Jim: I agree with you completely, which shouldn't be surprising since I am you. I mean, you're me. I mean . . . . I'm not sure debating myself was a good idea. Anyway, parents should read the books (or at least see the movie) if their children are reading them (and they probably are), as it provides opportunities to discuss the complex issues in the books which have become a very real part of youth culture.
© 2001 James N. Watkins
I have recently read your self debating Harry Potter article whilst attempting to locate information for an Assignment. I'm 16yrs old and am a devoted Harry Potter fan, posters coating my walls, all the books, movies, and cd's, i have read the books over 20 times (including the fifth book) and although this may disgust and repel some i am a happy person who is not a witch i do not find the need to drink a concuction of eyeballs and newt tongues in the mornings, i am a high level academic acheiver who is a healthy fit person who enjoys dance and drama! I went to a christian primary school so i know the bible, the lords prayer e.g. so i can understand some peoples point of view. However i beleive that if something encourages children to broaden their imaginations, read and become more creative isn't it a good thing??? so shouldn't the millions of children and teens like myself who enjoy entering the magical world of Harry Potter who arn't turning satanic be noticed in this world wide debate??? (just a thought) well onwards with my assignment wish me luck!!! (Funny yet strangly interesting self debate by the way!) email@example.com (July 2004)

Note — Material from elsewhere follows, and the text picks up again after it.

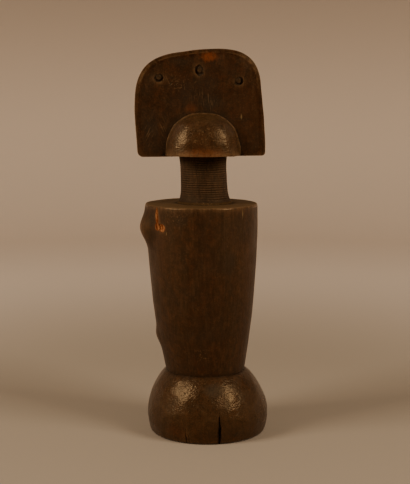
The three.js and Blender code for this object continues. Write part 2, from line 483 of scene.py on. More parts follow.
def crest_outline(sizes):
    """The crest's side view: square below, round at both upper corners, highest behind the middle."""
    top, bottom = sizes.crest_top, sizes.head_bottom
    front, back = sizes.crest_front, sizes.crest_back
    front_foot, back_bottom = front + 1.4 * MM, bottom + 0.8 * MM
    front_corner, back_corner = 3.2 * MM, 2 * MM
    crown, brow, jaw, nape = (3.9 * MM, top), (-14.2 * MM, 0.2185), (front, 0.1868), (0.030, 0.2003)
    outline = corner((back - back_corner, back_bottom + back_corner), back_corner, -90, 0, 5)
    outline += curve(outline[-1], (back, 0.176), (0.0312, 0.188), nape, 46)
    outline += curve(nape, (0.0286, 0.2196), (0.0145, top), crown, 40)
    outline += curve(crown, (-0.003, top), (-0.0085, top - 0.8 * MM), brow, 20)
    outline += curve(brow, (-0.0396, 0.216), (-0.0412, 0.2025), jaw, 52)
    lowest = (front_foot, bottom + front_corner)
    outline += curve(jaw, (front + 0.1 * MM, 0.178), (front_foot - 0.3 * MM, 0.170), lowest, 26)
    outline += corner((front_foot + front_corner, lowest[1]), front_corner, 180, 270, 6)[1:]
    outline += straight(outline[-1], outline[0], 0.9 * MM)
    return outline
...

I have the first two movies on DVD. I also know that this series is going to get darker and darker, by the author's own design. I have already seen a review of the movie by an organization that liked the first movie. They didn't like this one. It is negligent on your part or the part of whoever posted this article to title it as a review of the present movie when in reality it is an old review with little or nothing to do with the present movie. Please go see this movie and then see if what you wrote three years ago still proves true. I don't think you will. And please pull this review until you have done so. You are doing a disservice to everyone that is reading your present posting. firstname.lastname@example.org (June 2003)
Yes, I have seen the third movie, The Prisoner of Azkaban, and you're absolutely right that it's much darker and certainly not for all the small children I saw in the theater! But I'm still debating myself.
My better half and I do not let our children read or watch Harry Potter, and they are fine with it. They know that Harry, like certain tv shows or computer games, is not appropriate no matter how cute he may look or how sympathetic a character he portrays. Some friends and a couple of family members think we might be "wiggy" and a bit overprotective on this, but our children are well--adjusted and happy, and would rather read about the Berenstain Bears or watch Clifford the Big Red Dog and Gumby. They also would rather go to a science museum than Chuck E. Cheeses, and they aren't even six years old yet, how cool is that? Peace! email@example.com, June 2003
Thanks for your email again. Need to let you know though that I disagreed with your comical debate on the Harry Potter issue. I think it is extremely important that we shield our children from any influence of witchcraft or satanic influence. I am one of the Christian mothers who has boycotted Harry Potter from the get go and believe it or not my children eat 3 balanced meals, sleep well without nightmares and are excellent athletes and academic leaders in their schools. This has all been done without the influence of harry potter in my household. The mind warp that Warner bros. would like you to believe though is different. They would like you to believe that Harry Potter will transport you to an enchangted land. The only one who can do that is Jesus not Harry Potter. I am sure that you are well aware of that. However you can be as flippant as you want. It won't bother me one teensy bit. JGrayplus3@cs.com, November, 2002
Liked your debate with yourself on the Harry Potter issue. I've had many similar debates with myself and other Christians. The result was an approach to use many of the ideas/themes in the Harry Potter books as a bridge to evangelism. Thanks for being so balanced (and beside yourself) on this heated issue! firstname.lastname@example.org
Thank you for your honest and objective review of the Harry Potter Series. My ex-husband and I have differing opinions regarding the stories and I think your article will help to balance things out between us, at least I hope so. I feel more as you that while secularism is part of the story line, it does not attempt to promote witchcraft or devil worship. Having read the story to my son, and having watched the movie with him as well, I agree that the moral is more along the lines of dedication to family and to what one believes is right, not about the occult. Thanks again, Brenda L. Brecheen June 2002
Me name is Adrianna, and I am fourteen years old. Here is my opinion on the Harry Potter matter:
I read your article with yourself on Harry Potter. I believe that as Christians we should not be watching it. The main question we should be asking in this, and in anything else, is,"What Would Jesus Do?" Remember the old sang WWJD?, well we need to take that to heart. I honestly do not think Jesus Christ would watch movies that involve witchcraft. Yes, it is fiction, but do you think God gave J.K. Rowling that story to write, or the Devil? I know it couldn't have been God, since God teaches us to stay away from witchcraft, and other immoral things.
And remember, just because something is entertainment doesn't mean it's right. Yes, you can get some good values/morals from watching Harry Potter. But also remember there are many religions out there including witchcraft which teach to be kind and love others. Just because it has a few good points in it doesn't make it right.
I would love to know your opinion(s) on this. Let me know what you think. Thank you! God Bless You! In Christ, Adrianna1516@aol.com (July 2003)
Good points, Adrianna. I agree with youat least this "Jim" does.